The crew is living in a box-shaped bunkhouse with plywood walls and a tarp roof to keep out the elements, which have been varied.

"Not every day, but every other day at least it's some new extreme," Johnson said. "Like today it was the flies."

Midges, more midges, and midges on top of those midges drove the workers off the roof more than once Tuesday. The tiny flying insects were breeding in a thick layer on top of puddles on the lighthouse's gallery. Their flight was the consequence of rare still air.

"This is the only day it hasn't been windy," Johnson said. "Every other day it's been 30-, 40-mph winds."

Annin said this first stage of construction, including stabilizing the roof, replacing the asphalt roofing and shoring up the privy, should wrap up by the end of the month.

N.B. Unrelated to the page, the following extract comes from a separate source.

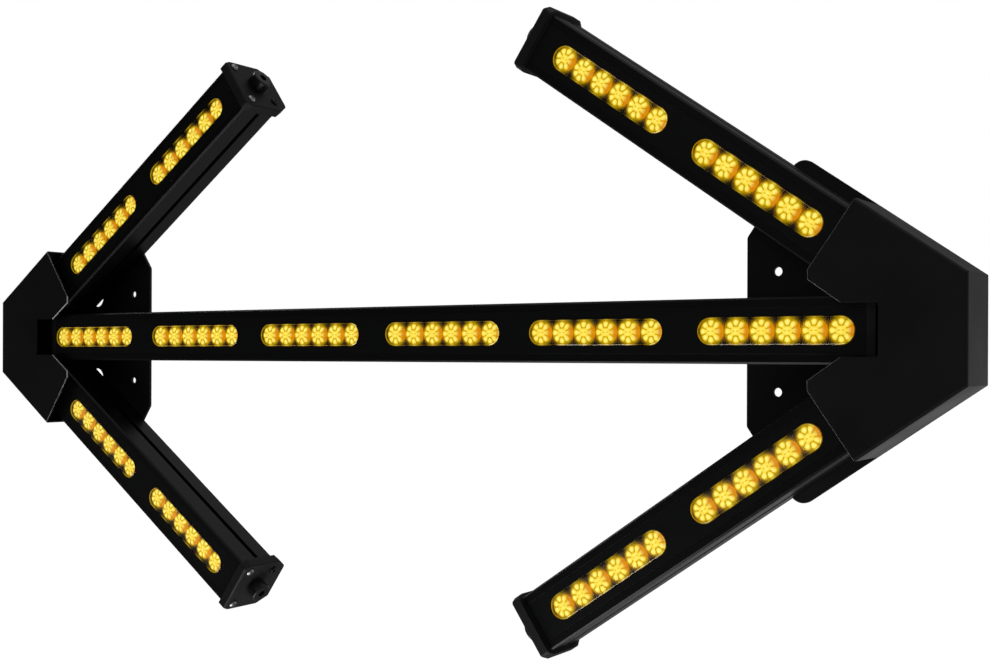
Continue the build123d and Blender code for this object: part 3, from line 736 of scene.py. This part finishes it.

Grants are funding this first part of the restoration: $5,000 from the National Trust for Historic Preservation, $10,000 from the National Architectural Trust, $40,000 from the state Historical Preservation Office. Grassroots donations totaling $5,000 have also helped.

While the contractors worked on the roof, a group of four volunteers spent Tuesday cleaning debris that had collapsed into the lighthouse's basement.

After years of weather falling through gaping holes in the roof, in Annin's words, "the second floor has pancaked down into the first floor, which has pancaked down into the basement."

Three of the volunteers hauling rotted, mildewed wood debris out of the basement were members of the Keweenaw Land Trust who had spent the previous three days working on their own light, Manitou Island Lighthouse.

"It's one lighthouse helping another," KLT Board of Directors member Christine Williams said.

Annin said U.P. Engineers and Architects have assessed the building and said it is in good enough condition, structurally, to make a full restoration. He said the estimated total cost of the restoration is $1 million.

There is still an operational light in the Gull Rock Lighthouse. It is white and powered by the sun.